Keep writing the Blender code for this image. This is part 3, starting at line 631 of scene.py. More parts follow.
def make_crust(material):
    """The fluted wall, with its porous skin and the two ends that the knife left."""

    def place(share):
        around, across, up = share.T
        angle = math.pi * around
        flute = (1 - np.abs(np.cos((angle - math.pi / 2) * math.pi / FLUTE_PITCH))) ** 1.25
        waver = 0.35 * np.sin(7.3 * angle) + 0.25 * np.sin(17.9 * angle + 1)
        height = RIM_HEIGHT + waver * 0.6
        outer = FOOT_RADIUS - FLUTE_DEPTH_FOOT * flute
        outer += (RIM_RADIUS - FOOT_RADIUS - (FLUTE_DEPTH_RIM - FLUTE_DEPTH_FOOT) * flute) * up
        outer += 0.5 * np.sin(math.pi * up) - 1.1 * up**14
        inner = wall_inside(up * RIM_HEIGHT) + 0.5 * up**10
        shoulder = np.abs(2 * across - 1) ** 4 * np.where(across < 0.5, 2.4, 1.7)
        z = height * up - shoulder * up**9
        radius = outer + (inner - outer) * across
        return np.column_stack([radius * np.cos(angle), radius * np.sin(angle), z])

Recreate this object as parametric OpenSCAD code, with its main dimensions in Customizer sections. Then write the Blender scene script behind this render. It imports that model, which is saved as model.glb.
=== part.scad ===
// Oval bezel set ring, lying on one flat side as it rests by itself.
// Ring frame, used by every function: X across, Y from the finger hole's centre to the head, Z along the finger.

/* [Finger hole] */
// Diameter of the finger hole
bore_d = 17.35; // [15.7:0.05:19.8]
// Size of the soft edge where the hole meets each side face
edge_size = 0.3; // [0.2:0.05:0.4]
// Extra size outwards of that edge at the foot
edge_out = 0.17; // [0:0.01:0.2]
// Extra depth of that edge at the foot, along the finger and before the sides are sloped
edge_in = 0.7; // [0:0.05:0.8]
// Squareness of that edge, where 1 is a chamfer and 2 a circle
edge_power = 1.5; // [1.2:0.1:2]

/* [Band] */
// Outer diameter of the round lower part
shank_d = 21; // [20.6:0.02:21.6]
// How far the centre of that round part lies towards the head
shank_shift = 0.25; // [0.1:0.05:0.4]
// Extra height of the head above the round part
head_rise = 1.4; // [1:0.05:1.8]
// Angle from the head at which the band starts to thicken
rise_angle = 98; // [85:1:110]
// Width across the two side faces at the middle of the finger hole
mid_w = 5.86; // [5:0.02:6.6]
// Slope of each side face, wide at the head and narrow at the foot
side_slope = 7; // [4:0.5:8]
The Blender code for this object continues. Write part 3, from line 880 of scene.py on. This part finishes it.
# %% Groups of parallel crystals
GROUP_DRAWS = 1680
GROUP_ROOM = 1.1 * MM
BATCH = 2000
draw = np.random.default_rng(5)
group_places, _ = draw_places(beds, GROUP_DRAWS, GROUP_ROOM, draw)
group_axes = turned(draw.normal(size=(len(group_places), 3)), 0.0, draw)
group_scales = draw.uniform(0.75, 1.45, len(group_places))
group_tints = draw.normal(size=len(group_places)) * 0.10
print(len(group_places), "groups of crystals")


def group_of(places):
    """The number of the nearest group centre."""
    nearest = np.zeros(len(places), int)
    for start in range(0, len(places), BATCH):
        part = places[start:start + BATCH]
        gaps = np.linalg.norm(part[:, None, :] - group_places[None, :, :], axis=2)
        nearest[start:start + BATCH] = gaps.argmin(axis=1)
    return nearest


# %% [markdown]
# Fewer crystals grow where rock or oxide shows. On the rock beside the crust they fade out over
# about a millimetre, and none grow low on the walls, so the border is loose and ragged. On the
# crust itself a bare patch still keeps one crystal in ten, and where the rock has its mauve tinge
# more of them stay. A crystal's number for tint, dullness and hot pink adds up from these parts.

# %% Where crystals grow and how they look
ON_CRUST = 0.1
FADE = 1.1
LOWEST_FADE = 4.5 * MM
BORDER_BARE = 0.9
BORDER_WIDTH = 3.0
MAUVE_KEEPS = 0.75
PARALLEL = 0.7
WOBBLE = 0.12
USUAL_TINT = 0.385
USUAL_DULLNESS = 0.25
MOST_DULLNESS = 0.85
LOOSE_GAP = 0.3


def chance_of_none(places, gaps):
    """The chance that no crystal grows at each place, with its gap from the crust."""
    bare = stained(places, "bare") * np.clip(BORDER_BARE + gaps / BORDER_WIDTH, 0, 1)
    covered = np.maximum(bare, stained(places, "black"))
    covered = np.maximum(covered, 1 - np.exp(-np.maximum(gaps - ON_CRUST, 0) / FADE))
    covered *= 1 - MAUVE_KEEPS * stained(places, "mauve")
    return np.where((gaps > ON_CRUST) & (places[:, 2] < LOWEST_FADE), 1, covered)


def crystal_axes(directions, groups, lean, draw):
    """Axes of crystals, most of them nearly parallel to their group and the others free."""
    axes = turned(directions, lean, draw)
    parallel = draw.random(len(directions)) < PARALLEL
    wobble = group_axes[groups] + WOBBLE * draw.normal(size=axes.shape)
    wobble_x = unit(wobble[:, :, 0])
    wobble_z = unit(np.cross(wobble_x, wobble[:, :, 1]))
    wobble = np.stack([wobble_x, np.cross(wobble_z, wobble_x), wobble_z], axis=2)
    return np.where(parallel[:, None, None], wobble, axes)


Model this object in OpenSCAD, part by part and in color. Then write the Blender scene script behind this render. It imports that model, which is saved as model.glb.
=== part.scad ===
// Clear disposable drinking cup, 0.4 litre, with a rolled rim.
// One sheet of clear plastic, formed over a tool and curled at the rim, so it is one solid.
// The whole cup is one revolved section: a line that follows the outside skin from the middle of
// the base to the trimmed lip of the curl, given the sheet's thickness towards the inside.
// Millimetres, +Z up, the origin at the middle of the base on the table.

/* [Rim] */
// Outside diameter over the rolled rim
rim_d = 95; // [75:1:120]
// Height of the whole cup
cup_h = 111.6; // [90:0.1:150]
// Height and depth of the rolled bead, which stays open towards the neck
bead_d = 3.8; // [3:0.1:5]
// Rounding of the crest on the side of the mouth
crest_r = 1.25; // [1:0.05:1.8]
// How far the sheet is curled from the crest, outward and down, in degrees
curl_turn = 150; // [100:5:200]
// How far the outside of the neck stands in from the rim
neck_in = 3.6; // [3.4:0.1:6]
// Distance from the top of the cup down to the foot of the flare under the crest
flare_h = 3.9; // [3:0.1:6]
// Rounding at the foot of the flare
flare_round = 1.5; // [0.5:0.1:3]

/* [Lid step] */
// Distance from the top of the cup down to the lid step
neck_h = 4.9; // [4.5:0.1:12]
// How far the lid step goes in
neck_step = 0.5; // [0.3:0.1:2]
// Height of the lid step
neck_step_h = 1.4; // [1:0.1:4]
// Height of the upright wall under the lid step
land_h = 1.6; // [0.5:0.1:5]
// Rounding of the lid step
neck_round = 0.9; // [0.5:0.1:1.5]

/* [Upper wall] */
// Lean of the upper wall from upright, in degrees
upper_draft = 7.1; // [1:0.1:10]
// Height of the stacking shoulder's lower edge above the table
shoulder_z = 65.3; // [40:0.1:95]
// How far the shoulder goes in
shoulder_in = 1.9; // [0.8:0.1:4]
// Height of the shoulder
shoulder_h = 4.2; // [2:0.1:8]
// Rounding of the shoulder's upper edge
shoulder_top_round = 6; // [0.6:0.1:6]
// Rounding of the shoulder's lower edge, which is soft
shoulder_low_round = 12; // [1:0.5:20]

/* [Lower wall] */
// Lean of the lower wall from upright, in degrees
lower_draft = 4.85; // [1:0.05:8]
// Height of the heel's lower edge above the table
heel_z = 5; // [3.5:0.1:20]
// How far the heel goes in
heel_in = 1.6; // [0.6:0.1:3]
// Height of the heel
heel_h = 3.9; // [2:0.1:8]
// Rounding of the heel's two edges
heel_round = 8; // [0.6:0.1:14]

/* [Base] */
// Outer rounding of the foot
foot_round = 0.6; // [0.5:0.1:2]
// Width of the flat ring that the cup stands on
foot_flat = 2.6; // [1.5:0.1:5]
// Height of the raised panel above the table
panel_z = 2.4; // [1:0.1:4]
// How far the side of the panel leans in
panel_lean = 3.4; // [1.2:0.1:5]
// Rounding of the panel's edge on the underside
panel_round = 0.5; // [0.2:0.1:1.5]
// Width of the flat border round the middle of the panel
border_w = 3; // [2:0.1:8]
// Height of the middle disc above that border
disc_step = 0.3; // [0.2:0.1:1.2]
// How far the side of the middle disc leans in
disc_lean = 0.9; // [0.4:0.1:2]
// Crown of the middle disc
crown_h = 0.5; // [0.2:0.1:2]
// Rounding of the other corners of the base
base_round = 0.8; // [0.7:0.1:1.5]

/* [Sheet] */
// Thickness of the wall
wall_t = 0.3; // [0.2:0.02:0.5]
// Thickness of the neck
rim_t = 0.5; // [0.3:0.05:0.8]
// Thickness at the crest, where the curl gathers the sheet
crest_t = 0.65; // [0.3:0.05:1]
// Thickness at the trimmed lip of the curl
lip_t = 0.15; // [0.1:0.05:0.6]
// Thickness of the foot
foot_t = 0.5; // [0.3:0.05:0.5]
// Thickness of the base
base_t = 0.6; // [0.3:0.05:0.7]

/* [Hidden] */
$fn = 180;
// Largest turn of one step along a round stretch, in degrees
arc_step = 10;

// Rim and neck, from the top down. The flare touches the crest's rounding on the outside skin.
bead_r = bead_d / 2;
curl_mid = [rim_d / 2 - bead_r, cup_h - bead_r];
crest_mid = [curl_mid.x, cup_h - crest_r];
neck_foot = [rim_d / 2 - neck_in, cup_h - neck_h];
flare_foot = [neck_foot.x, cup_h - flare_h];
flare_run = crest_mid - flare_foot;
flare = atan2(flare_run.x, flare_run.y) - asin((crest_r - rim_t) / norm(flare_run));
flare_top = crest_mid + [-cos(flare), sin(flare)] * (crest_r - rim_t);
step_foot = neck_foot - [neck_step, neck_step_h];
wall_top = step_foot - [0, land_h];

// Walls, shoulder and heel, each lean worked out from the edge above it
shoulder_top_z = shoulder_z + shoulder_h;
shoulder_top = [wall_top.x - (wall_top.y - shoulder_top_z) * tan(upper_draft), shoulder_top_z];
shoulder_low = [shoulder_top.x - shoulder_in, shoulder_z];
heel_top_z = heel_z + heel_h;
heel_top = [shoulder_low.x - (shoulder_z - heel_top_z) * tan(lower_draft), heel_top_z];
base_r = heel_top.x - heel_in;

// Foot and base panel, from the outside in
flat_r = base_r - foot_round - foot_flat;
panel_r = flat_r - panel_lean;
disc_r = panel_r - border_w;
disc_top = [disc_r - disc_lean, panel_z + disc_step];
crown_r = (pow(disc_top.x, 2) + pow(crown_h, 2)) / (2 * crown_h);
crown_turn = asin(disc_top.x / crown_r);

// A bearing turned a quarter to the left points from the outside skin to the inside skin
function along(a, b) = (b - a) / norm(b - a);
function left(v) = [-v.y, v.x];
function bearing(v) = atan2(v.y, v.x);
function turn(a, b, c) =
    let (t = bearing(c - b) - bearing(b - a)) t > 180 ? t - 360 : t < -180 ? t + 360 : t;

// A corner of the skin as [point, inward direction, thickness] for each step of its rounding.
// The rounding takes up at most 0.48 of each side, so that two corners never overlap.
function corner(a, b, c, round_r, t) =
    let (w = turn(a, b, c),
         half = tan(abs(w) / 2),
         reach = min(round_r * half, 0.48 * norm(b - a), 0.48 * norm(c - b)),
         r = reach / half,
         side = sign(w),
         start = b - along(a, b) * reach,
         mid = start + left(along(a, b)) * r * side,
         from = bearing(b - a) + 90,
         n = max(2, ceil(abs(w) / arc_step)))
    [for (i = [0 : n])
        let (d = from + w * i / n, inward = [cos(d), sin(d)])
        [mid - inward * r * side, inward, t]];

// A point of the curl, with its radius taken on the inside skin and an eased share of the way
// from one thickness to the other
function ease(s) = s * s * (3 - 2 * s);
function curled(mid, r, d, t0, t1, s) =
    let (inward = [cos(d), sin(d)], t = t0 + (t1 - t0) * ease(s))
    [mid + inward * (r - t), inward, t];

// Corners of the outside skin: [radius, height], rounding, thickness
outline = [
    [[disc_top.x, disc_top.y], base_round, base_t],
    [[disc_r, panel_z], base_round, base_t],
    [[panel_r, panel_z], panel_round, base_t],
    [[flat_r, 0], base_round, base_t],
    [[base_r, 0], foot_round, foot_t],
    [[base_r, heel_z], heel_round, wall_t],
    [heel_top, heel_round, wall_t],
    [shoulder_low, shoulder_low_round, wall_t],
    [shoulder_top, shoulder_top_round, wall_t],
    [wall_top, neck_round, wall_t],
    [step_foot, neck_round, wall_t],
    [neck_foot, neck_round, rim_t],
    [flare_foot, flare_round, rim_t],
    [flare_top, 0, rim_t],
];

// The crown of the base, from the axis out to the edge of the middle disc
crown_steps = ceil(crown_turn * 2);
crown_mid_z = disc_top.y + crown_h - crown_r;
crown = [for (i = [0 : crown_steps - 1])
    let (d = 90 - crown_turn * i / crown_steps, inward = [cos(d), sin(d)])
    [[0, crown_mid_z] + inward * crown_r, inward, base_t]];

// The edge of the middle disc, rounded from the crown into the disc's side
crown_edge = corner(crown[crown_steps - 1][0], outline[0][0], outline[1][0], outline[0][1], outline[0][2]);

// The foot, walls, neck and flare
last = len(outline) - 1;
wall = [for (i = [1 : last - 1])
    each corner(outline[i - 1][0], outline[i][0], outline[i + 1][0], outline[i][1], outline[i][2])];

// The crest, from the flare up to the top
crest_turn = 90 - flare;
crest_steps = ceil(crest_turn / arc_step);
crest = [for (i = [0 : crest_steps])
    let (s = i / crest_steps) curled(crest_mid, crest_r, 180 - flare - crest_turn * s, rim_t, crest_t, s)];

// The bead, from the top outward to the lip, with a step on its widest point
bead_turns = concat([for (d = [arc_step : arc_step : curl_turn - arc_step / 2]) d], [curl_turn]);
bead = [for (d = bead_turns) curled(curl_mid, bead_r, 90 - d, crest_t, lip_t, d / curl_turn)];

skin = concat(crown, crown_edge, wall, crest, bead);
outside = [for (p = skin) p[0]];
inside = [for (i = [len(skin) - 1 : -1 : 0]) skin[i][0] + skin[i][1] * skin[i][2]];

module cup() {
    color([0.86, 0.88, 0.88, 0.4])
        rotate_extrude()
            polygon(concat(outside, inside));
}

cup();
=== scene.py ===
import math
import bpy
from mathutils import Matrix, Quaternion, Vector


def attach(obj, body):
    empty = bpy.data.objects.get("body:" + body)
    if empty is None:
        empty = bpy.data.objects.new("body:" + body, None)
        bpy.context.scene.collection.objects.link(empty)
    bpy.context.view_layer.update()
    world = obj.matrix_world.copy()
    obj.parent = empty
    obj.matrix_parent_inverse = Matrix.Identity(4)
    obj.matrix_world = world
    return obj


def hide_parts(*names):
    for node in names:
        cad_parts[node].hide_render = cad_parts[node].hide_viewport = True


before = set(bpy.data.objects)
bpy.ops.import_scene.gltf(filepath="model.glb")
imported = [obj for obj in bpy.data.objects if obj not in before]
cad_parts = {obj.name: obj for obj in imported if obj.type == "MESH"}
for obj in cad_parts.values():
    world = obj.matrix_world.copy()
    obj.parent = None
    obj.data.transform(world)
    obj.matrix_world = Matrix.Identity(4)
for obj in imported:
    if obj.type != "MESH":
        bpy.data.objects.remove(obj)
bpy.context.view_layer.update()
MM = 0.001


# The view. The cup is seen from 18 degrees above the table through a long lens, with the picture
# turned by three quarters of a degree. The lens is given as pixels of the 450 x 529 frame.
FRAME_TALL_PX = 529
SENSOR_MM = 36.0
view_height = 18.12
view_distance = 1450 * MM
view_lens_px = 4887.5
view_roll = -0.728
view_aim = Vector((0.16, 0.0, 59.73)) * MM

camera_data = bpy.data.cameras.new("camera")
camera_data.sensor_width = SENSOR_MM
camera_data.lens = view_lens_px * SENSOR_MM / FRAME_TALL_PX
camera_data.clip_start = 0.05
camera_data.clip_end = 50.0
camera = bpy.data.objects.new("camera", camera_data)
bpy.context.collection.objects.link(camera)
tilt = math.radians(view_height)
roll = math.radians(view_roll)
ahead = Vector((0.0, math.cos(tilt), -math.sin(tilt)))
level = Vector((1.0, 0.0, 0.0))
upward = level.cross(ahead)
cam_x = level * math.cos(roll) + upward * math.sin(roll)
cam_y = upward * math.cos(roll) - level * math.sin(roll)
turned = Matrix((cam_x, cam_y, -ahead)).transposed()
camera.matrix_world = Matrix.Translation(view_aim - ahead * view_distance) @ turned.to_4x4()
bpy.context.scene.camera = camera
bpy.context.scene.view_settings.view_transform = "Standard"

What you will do
Repeat exactly the lines from the one that contains "skin = concat(crown, crown_edge, wall, crest, bead);" through the one that contains "bpy.context.scene.collection.objects.link(empty)", and only those.

The answer
skin = concat(crown, crown_edge, wall, crest, bead);
outside = [for (p = skin) p[0]];
inside = [for (i = [len(skin) - 1 : -1 : 0]) skin[i][0] + skin[i][1] * skin[i][2]];

module cup() {
    color([0.86, 0.88, 0.88, 0.4])
        rotate_extrude()
            polygon(concat(outside, inside));
}

cup();
=== scene.py ===
import math
import bpy
from mathutils import Matrix, Quaternion, Vector


def attach(obj, body):
    empty = bpy.data.objects.get("body:" + body)
    if empty is None:
        empty = bpy.data.objects.new("body:" + body, None)
        bpy.context.scene.collection.objects.link(empty)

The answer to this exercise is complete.